_INSTRUCTION:_ Repeat the listing in full, exactly as it stands.

_DATA LINES:_
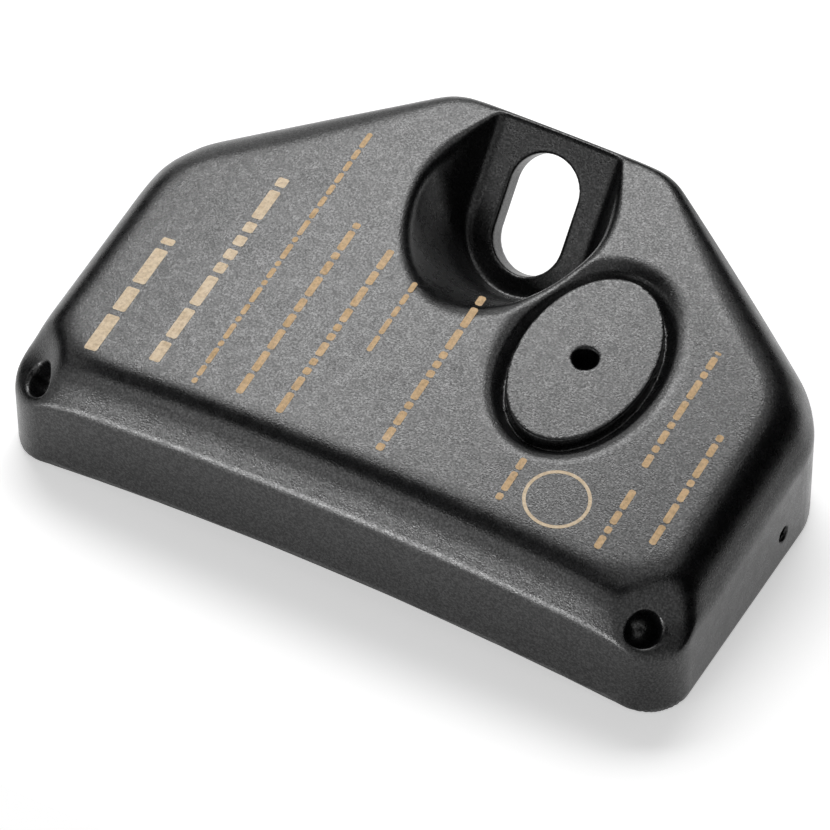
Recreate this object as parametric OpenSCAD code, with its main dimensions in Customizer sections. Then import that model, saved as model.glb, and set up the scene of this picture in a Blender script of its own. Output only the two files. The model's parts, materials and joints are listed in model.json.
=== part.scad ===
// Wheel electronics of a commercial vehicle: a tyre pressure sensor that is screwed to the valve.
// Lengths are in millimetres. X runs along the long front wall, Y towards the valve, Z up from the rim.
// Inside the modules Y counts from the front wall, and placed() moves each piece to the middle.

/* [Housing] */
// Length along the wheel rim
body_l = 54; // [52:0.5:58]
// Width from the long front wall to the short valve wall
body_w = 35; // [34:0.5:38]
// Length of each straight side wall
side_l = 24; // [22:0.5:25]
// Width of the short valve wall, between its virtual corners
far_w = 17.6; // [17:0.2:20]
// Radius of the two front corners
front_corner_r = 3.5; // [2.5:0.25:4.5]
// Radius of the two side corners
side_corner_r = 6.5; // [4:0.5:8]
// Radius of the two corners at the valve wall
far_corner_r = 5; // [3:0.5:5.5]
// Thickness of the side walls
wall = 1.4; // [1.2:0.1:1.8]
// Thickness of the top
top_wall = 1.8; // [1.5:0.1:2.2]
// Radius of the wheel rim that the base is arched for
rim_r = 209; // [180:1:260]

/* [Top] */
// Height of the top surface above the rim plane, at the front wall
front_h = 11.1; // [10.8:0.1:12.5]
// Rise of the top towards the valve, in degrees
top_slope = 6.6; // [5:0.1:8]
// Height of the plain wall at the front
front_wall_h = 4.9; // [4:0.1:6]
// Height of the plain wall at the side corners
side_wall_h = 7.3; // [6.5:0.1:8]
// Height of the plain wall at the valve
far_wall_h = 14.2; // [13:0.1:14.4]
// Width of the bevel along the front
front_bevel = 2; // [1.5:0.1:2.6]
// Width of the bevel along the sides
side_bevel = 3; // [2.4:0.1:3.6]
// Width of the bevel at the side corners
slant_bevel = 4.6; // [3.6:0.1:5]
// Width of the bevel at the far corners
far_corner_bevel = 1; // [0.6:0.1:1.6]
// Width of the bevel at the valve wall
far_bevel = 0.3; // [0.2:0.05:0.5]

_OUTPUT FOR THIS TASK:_
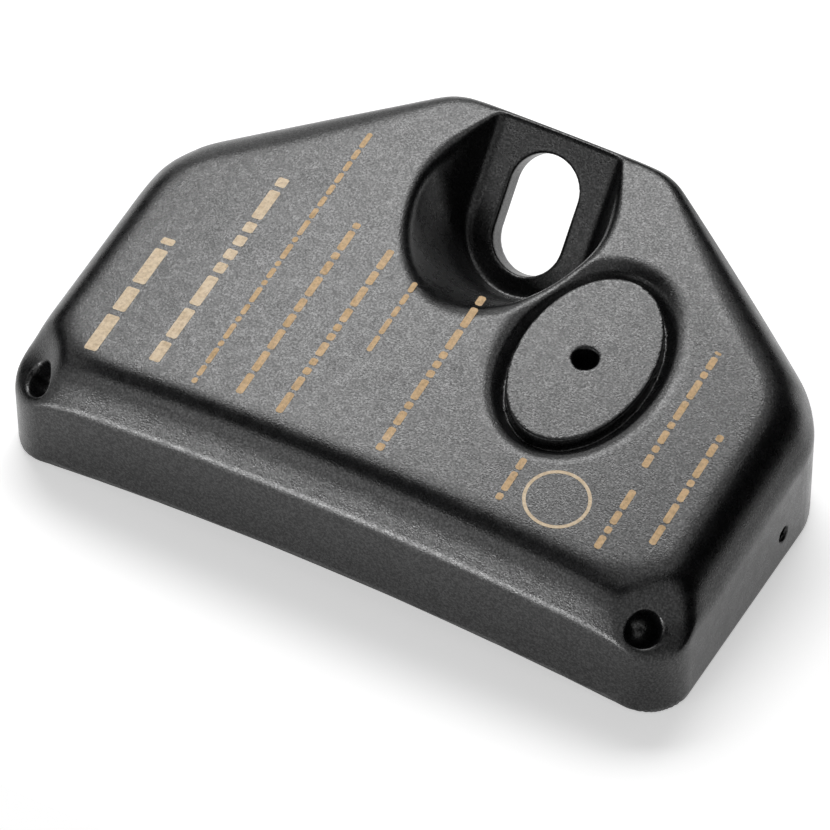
Recreate this object as parametric OpenSCAD code, with its main dimensions in Customizer sections. Then import that model, saved as model.glb, and set up the scene of this picture in a Blender script of its own. Output only the two files. The model's parts, materials and joints are listed in model.json.
=== part.scad ===
// Wheel electronics of a commercial vehicle: a tyre pressure sensor that is screwed to the valve.
// Lengths are in millimetres. X runs along the long front wall, Y towards the valve, Z up from the rim.
// Inside the modules Y counts from the front wall, and placed() moves each piece to the middle.

/* [Housing] */
// Length along the wheel rim
body_l = 54; // [52:0.5:58]
// Width from the long front wall to the short valve wall
body_w = 35; // [34:0.5:38]
// Length of each straight side wall
side_l = 24; // [22:0.5:25]
// Width of the short valve wall, between its virtual corners
far_w = 17.6; // [17:0.2:20]
// Radius of the two front corners
front_corner_r = 3.5; // [2.5:0.25:4.5]
// Radius of the two side corners
side_corner_r = 6.5; // [4:0.5:8]
// Radius of the two corners at the valve wall
far_corner_r = 5; // [3:0.5:5.5]
// Thickness of the side walls
wall = 1.4; // [1.2:0.1:1.8]
// Thickness of the top
top_wall = 1.8; // [1.5:0.1:2.2]
// Radius of the wheel rim that the base is arched for
rim_r = 209; // [180:1:260]

/* [Top] */
// Height of the top surface above the rim plane, at the front wall
front_h = 11.1; // [10.8:0.1:12.5]
// Rise of the top towards the valve, in degrees
top_slope = 6.6; // [5:0.1:8]
// Height of the plain wall at the front
front_wall_h = 4.9; // [4:0.1:6]
// Height of the plain wall at the side corners
side_wall_h = 7.3; // [6.5:0.1:8]
// Height of the plain wall at the valve
far_wall_h = 14.2; // [13:0.1:14.4]
// Width of the bevel along the front
front_bevel = 2; // [1.5:0.1:2.6]
// Width of the bevel along the sides
side_bevel = 3; // [2.4:0.1:3.6]
// Width of the bevel at the side corners
slant_bevel = 4.6; // [3.6:0.1:5]
// Width of the bevel at the far corners
far_corner_bevel = 1; // [0.6:0.1:1.6]
// Width of the bevel at the valve wall
far_bevel = 0.3; // [0.2:0.05:0.5]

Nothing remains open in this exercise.